The Marco Island Historical Museum (MIHM) and the Marco Island Historical Society (MIHS) recently hosted a reception for the unveiling of their third and final exhibit at the museum. The Pioneer Era – A Tale of Two Villages is the story of two villages, one to the north and one to the south, that were created through the hard work, determination and resilience of early settlers. The land of these villages is now known as Marco Island, our beloved home.
The exhibit is not just a union of the two early settlements. It is a union of two eras. We learn the story of our early pioneers through displays of old photographs and artifacts from the late 18th and early 20th centuries. But the exhibit comes to life through 21st century high tech interactive tools.
Austin Bell, curator of collections for the Marco Island Historical Society, said “Enhancing these fascinating objects and images are amazing original animations, illustrations and replicas produced by Creative Arts, such as a replica Florida cracker cabin turned movie theater, complete with a remarkable lifelike view from the front porch; a replica Collier City sign which once stood at the ferry landing at Isles of Capri to cross the Marco River before any bridges were built to the island; an animated illustration of Capt. Bill Collier’s original patent application, filed in 1908, for a clam dredge, showing how it worked to pull clams into the dredge from underwater clam beds; and an interactive animation that shows the evolution over time of four prominent buildings along the Marco waterfront. Indeed, this exhibit presents the highest levels of interactivity and technology in any of our museum’s exhibits.”
The exhibit tells the story of the area’s first families – Barfield, Olds, Collier, Burnham, Doxsee and many others. As a matter of fact, several of our early pioneers made appearances at the reception, greeting the guests in a receiving line at the entrance. These historical reenactors realistically portrayed their characters throughout the evening, sharing stories of their early pioneer experiences. It was hard to believe that you weren’t really chatting with Tommie Barfield, Mollie Hamilton, and Drs. Louis and Mary Olds.
Perhaps the most touching display is the peek into the life of a 14-year-old girl. Saloma Olds, the daughter of Louis and Mary Olds, kept a detailed journal of the life of her family beginning in 1913. The original hand-written manuscript can be viewed with an interactive high tech tablet.
Many signs throughout the exhibit invite us to “Please touch.” One such display offers a feel for tabby mortar, a cement-like mixture of shell, water, sand and quicklime. Quicklime was created by crushing and burning oyster shells into a powder mixed with water. Captain John F. Horr’s home on Horr’s Island (now Key Marco) was built from tabby mortar.
Floridians always live with a concern and watch for hurricanes. Today, through weather technology, we are well warned of approaching storms. Imagine the lives of the early pioneers who had no way to anticipate storm severity. The exhibit’s hurricane display quotes Louise Anderson, the granddaughter of J. H.“Stud” Doxsee, who said, “You generally found out a hurricane was coming when it got there.” Photos display the story of the early “Cuba Hurricane,” while a slideshow depicts the devastation of Hurricane Donna in 1960.

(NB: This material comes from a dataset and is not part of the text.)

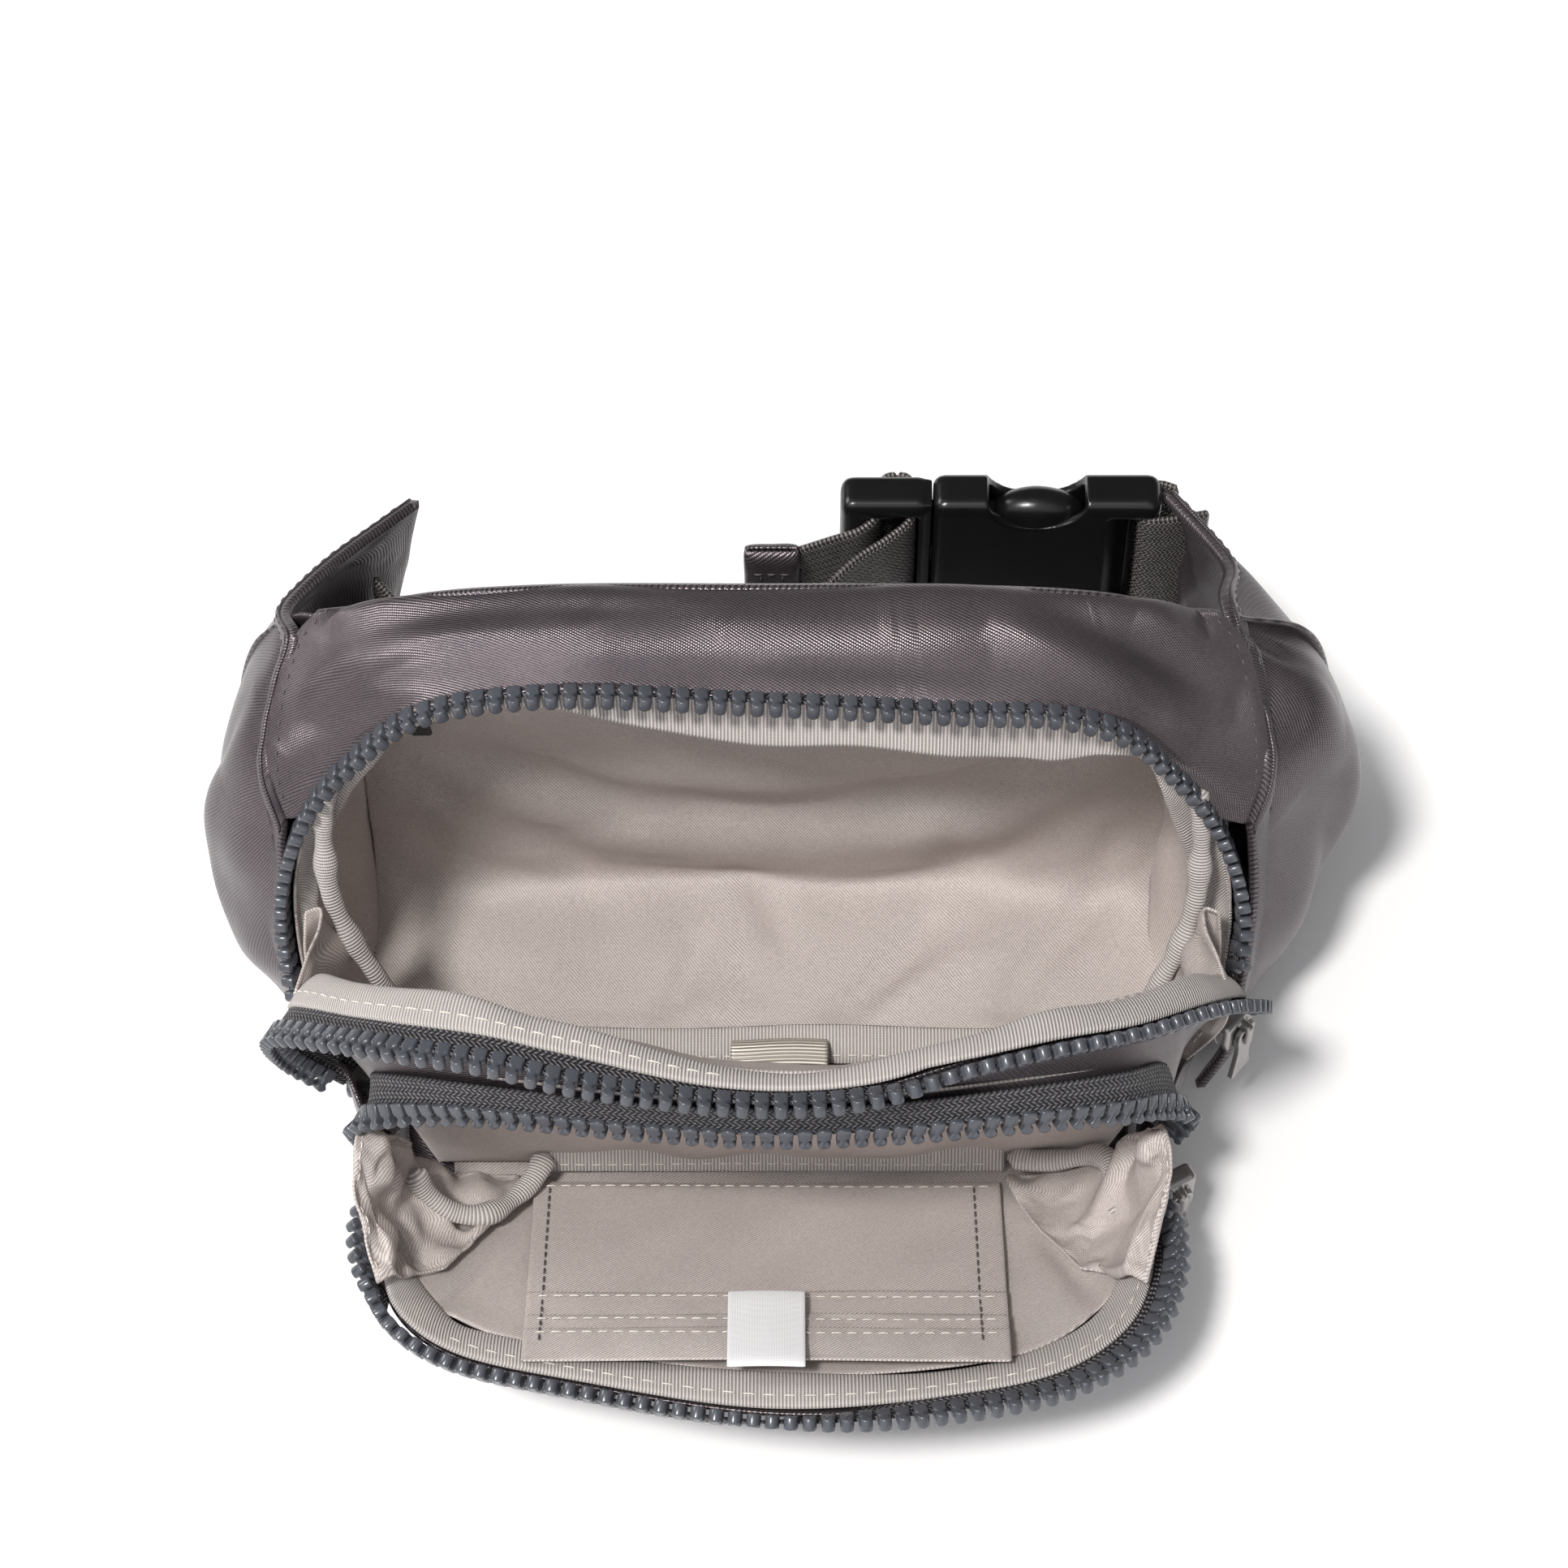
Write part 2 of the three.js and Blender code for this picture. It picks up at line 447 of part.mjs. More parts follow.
const zLow = WEB_MID_Z - BUCKLE.height / 2;
const zHigh = WEB_MID_Z + BUCKLE.height / 2;
const yFront = BUCKLE.y - BUCKLE.depth / 2;
const yWearer = yFront + BUCKLE.depth;
const scoop = (z) => {
  const outline = new THREE.Shape();
  outline.absellipse(62, z, 13.5, 8.5, 0, 2 * Math.PI);
  return uprightPlate(outline, yFront - 1, BUCKLE.depth + 2, 8);
};
const femaleOutline = rounded([[BUCKLE.mouth, zLow], [BUCKLE.end, zLow + 3], [BUCKLE.end, zHigh - 3],
  [BUCKLE.mouth, zHigh]], 4);
add('buckle_female', cut(uprightPlate(femaleOutline, yFront, BUCKLE.depth),
  block(BUCKLE.mouth - 1, 78, yFront + BUCKLE.wall, yWearer - BUCKLE.wall,
    zLow + BUCKLE.wall, zHigh - BUCKLE.wall),
  block(84, 89.6, yFront - 1, yWearer + 1, WEB_SLOT_LOW, WEB_SLOT_HIGH),
  block(89, 93, yFront - 1, BUCKLE.y - 2, WEB_SLOT_LOW, WEB_SLOT_HIGH),
  block(89, 93, BUCKLE.y + 2, yWearer + 1, WEB_SLOT_LOW, WEB_SLOT_HIGH),
  scoop(zLow), scoop(zHigh)), BLACK);

const maleOutline = rounded([[BUCKLE.tail, zLow + 2], [BUCKLE.mouth - GAP, zLow], [BUCKLE.mouth - GAP, zHigh],
  [BUCKLE.tail, zHigh - 2]], 4);
add('buckle_male', join(cut(uprightPlate(maleOutline, yFront + 0.5, BUCKLE.depth - 1),
  block(22.4, 29.6, yFront - 1, yWearer + 1, WEB_SLOT_LOW, WEB_SLOT_HIGH),
  block(33, 36.8, yFront - 1, yWearer + 1, WEB_SLOT_LOW, WEB_SLOT_HIGH),
  block(29, 34, yFront - 1, BUCKLE.y - 2.2, WEB_SLOT_LOW, WEB_SLOT_HIGH)),
  block(37, 76, BUCKLE.y - 1.8, BUCKLE.y + 1.8, WEB_MID_Z - 5, WEB_MID_Z + 5)), BLACK);

/** A springy arm whose head shows in the female half's side window. */
function prong(name, side) {
  const z = (offset) => WEB_MID_Z + side * offset;
  const points = [[39.3, 14.4], [52, 13.6], [70, 14.4], [74, 17], [72, 20.4], [66, 21.4], [58, 21.6],
    [55.6, 17.6], [39.3, 17.6]].map(([x, offset]) => [x, z(offset)]);
  const outline = rounded(side > 0 ? points : points.reverse(), 0.9);
  add(name, uprightPlate(outline, BUCKLE.y - 2.6, 5.2, 2), BLACK);
}
prong('prong_upper', 1);
prong('prong_lower', -1);

// -- zip sliders, pulls and end stops --
/** A slider body, drawn upright with its crown towards -Y, and the pull that hangs from its bail. */
function slider(name, place, turn, pullLength) {
  const group = new THREE.Group();
  group.position.set(...place);
  group.rotation.set(0, 0, turn);
  part.add(group);
  const shell = rounded([[-4.4, -6], [4.4, -6], [5.4, 5], [-5.4, 5]], 2);
  const bodyMesh = new THREE.Mesh(join(uprightPlate(shell, -2.2, 4.4),
    cut(block(-1.1, 1.1, -5.6, -1.8, -4, 4.6), block(-2, 2, -4.4, -2.6, -2.4, 3))), METAL);
  bodyMesh.name = `${name}_slider`;
  group.add(bodyMesh);
  const eye = rounded([[-3, 2.4], [3, 2.4], [3.2, -7], [2.6, -pullLength], [-2.6, -pullLength], [-3.2, -7]], 1.2);
  const bore = uprightPlate(rectangle(-1.7, 1.7, -5.4, 1, 0.6), -6, 6);
  const pullMesh = new THREE.Mesh(cut(uprightPlate(eye, -4.05, 1.1), bore), METAL);
  pullMesh.name = `${name}_pull`;
  group.add(pullMesh);
}
slider('main', [108, -57.5, 39], 0.87, 19);
slider('pocket', [94, -91, 22], 0.5, 17);
add('main_zip_stop', block(-97, -91, -66, -62.6, 17, 21), TEETH);
add('pocket_zip_stop', block(-92, -87, -92.4, -89.4, 23, 27), TEETH);

export default part;
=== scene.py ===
"""Looks for the waist bag: cloth, zips, bindings, webbing and buckle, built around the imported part.

Lengths are millimetres in the part's own frame unless a name says otherwise; MM turns them into metres.
"""
import math

import bmesh
import bpy
import numpy as np
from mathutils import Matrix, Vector


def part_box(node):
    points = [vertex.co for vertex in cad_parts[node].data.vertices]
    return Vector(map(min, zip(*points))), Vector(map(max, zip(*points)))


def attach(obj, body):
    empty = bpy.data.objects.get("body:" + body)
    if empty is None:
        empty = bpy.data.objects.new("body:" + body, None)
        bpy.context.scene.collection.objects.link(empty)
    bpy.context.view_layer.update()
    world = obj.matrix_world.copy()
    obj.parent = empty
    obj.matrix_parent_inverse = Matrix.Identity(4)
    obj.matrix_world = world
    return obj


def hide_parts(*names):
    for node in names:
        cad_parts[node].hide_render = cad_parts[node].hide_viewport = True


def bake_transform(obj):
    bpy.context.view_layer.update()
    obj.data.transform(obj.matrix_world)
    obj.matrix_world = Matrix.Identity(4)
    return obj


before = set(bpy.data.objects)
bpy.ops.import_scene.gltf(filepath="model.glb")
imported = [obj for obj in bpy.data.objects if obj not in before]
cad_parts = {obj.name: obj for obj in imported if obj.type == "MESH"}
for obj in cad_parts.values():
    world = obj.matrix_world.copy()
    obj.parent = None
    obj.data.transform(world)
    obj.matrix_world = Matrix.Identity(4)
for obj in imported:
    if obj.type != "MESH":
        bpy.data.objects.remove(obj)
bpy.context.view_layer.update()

MM = 0.001
TAPE_EDGE = 8.4             # from a rim's middle to its binding
TOOTH_PITCH = 4.1
TOOTH_THICK = 3.0
TAPE_THICK = 0.7
SHELL_THICK = 1.2
WING_THICK = 2.8
LINING_THICK = 0.7
CARD_THICK = 0.6
RIBBON_THICK = 1.5
SEAM_RIBBON_THICK = 1.1
WEB_THICK = 1.8
RIM_SAMPLES = 420           # points along each rim and seam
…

Written words cannot adequately describe the quality and value of this incredible exhibit. One must see it to truly experience the impact. Its location within the museum halls, situated between the beginning Paradise Era of our Native Americans and the Modern Marco Island Era of 1962 to the present, leads us on an a breathtaking realistic walk through time.
Pat Rutledge, executive director of the Marco Island Historical Society sums it up very well in saying, “Almost 23 years ago, a dream was born. That dream was to build a museum on Marco Island for residents and visitors alike so that they could experience the 10,000 years of our island’s history. The Marco Island Historical Society was initially founded to keep the stories of the pioneer families of Marco Island from disappearing as the last family members moved off the island or passed away. We were at risk of losing those stories from our grasp. With the opening of the Pioneer Era exhibit, those stories are preserved forever.”
The Marco Island Historical Museum is located at 180 S. Heathwood Drive and is open Tuesday through Saturday, 9 AM to 4 PM.